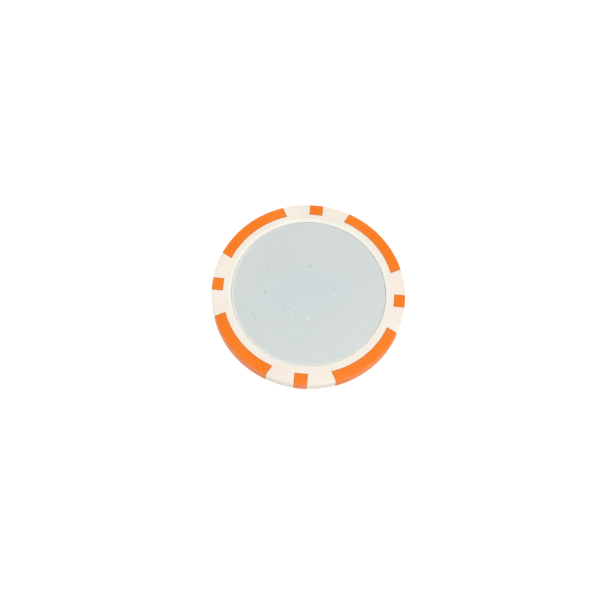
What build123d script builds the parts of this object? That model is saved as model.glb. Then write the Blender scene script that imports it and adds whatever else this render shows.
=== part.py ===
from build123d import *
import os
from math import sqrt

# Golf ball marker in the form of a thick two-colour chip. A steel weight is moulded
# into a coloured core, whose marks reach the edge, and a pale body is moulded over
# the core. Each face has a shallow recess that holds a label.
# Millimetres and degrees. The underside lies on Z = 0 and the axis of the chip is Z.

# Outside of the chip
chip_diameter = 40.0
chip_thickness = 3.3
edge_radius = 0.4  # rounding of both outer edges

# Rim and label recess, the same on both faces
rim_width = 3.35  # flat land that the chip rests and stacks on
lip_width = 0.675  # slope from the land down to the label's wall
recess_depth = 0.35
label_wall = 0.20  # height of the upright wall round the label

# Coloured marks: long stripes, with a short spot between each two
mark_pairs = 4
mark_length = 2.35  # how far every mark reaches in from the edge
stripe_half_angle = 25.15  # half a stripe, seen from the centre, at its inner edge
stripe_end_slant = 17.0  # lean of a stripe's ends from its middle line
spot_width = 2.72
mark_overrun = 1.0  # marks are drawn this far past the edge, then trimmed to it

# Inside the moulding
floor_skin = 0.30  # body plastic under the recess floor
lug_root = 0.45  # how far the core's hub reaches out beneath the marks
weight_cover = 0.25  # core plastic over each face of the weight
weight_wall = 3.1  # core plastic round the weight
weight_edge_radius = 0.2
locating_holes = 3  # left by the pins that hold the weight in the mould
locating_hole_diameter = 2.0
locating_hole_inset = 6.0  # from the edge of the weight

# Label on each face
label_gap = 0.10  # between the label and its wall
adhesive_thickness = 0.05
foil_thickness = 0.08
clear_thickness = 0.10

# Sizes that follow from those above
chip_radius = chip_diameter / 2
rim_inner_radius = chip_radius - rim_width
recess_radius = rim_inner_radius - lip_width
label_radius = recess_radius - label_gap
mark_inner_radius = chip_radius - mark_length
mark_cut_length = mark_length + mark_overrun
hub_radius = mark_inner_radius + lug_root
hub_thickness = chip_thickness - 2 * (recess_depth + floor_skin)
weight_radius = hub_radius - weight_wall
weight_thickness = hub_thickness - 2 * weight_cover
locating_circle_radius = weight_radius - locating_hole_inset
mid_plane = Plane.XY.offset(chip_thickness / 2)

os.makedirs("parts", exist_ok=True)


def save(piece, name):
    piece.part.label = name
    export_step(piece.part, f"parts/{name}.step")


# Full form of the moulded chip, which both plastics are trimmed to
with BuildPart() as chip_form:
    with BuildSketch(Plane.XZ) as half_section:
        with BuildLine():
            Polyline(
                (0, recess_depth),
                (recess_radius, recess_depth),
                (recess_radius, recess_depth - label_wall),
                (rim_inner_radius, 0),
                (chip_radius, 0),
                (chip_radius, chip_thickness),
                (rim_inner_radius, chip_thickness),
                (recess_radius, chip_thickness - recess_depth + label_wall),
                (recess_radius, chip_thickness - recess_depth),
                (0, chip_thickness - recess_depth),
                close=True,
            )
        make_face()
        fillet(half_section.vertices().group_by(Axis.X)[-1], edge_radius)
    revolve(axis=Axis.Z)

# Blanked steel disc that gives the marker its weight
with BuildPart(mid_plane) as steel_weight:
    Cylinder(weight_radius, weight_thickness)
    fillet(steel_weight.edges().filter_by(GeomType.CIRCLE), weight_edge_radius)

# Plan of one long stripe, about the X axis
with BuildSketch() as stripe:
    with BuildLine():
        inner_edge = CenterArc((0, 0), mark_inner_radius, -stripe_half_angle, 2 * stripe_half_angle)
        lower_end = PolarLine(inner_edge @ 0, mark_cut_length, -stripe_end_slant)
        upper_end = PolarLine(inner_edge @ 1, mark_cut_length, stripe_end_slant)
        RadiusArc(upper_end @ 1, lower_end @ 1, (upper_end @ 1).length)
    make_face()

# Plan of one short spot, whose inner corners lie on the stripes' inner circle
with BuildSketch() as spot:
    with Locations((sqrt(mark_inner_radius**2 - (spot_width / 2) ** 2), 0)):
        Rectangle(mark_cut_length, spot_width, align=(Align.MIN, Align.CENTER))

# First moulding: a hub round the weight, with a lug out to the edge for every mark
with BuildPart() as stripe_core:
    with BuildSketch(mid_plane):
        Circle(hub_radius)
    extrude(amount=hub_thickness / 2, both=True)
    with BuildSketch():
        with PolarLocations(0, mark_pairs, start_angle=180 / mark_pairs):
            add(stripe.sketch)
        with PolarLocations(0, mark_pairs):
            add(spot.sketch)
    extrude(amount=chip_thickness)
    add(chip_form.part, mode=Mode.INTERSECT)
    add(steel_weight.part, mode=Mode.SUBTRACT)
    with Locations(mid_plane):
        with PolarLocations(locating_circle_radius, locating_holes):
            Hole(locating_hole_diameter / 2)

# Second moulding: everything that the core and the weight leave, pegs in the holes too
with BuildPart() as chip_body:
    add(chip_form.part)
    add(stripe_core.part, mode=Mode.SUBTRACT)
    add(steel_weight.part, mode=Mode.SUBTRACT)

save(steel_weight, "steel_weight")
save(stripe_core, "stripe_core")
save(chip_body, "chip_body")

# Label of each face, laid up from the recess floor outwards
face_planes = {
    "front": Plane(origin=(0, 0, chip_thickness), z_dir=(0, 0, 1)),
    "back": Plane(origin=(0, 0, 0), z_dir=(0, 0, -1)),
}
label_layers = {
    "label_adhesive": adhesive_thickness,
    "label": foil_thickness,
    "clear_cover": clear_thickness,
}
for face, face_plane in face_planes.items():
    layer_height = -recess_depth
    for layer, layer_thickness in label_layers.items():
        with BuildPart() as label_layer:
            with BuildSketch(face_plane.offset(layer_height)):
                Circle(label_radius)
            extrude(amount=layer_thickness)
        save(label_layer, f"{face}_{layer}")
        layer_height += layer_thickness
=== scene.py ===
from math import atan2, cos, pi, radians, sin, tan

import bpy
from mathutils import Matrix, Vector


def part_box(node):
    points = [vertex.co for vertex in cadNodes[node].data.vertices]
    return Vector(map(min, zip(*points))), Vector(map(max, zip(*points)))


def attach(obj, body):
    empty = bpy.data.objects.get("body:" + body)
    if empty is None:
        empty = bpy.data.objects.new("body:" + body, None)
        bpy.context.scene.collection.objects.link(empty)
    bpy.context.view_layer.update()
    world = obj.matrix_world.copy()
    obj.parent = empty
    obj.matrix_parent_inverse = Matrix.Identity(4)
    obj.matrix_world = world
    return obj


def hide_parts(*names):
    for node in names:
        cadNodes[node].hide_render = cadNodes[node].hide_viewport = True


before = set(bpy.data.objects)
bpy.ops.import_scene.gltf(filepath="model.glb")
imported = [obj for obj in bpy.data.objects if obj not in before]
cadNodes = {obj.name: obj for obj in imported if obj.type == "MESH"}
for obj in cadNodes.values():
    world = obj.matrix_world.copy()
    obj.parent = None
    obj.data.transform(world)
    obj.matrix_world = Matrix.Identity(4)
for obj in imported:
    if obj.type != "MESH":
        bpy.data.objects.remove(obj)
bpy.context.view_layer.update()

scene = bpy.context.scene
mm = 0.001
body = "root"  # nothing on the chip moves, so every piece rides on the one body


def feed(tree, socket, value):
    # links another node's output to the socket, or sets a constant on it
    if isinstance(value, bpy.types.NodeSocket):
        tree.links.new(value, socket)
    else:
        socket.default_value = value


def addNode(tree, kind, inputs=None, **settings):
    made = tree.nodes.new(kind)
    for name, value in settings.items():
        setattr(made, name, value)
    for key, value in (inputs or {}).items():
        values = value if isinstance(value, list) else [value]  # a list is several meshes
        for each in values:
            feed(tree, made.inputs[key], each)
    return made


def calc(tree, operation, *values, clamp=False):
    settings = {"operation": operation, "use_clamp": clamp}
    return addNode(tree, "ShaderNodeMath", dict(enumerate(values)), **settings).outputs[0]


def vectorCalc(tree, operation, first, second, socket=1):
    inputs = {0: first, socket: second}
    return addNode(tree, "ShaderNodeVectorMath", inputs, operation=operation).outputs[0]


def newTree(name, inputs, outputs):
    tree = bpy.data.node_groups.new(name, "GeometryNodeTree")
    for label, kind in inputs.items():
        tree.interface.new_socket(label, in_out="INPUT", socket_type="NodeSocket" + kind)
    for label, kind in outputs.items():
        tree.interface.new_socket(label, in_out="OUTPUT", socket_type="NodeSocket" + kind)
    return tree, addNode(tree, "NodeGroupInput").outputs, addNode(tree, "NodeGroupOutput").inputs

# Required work
Only the lines from the one containing "# Second moulding: everything" through the one containing "for node in" are to be reproduced, exactly as they appear.

# Final answer
# Second moulding: everything that the core and the weight leave, pegs in the holes too
with BuildPart() as chip_body:
    add(chip_form.part)
    add(stripe_core.part, mode=Mode.SUBTRACT)
    add(steel_weight.part, mode=Mode.SUBTRACT)

save(steel_weight, "steel_weight")
save(stripe_core, "stripe_core")
save(chip_body, "chip_body")

# Label of each face, laid up from the recess floor outwards
face_planes = {
    "front": Plane(origin=(0, 0, chip_thickness), z_dir=(0, 0, 1)),
    "back": Plane(origin=(0, 0, 0), z_dir=(0, 0, -1)),
}
label_layers = {
    "label_adhesive": adhesive_thickness,
    "label": foil_thickness,
    "clear_cover": clear_thickness,
}
for face, face_plane in face_planes.items():
    layer_height = -recess_depth
    for layer, layer_thickness in label_layers.items():
        with BuildPart() as label_layer:
            with BuildSketch(face_plane.offset(layer_height)):
                Circle(label_radius)
            extrude(amount=layer_thickness)
        save(label_layer, f"{face}_{layer}")
        layer_height += layer_thickness
=== scene.py ===
from math import atan2, cos, pi, radians, sin, tan

import bpy
from mathutils import Matrix, Vector


def part_box(node):
    points = [vertex.co for vertex in cadNodes[node].data.vertices]
    return Vector(map(min, zip(*points))), Vector(map(max, zip(*points)))


def attach(obj, body):
    empty = bpy.data.objects.get("body:" + body)
    if empty is None:
        empty = bpy.data.objects.new("body:" + body, None)
        bpy.context.scene.collection.objects.link(empty)
    bpy.context.view_layer.update()
    world = obj.matrix_world.copy()
    obj.parent = empty
    obj.matrix_parent_inverse = Matrix.Identity(4)
    obj.matrix_world = world
    return obj


def hide_parts(*names):
    for node in names:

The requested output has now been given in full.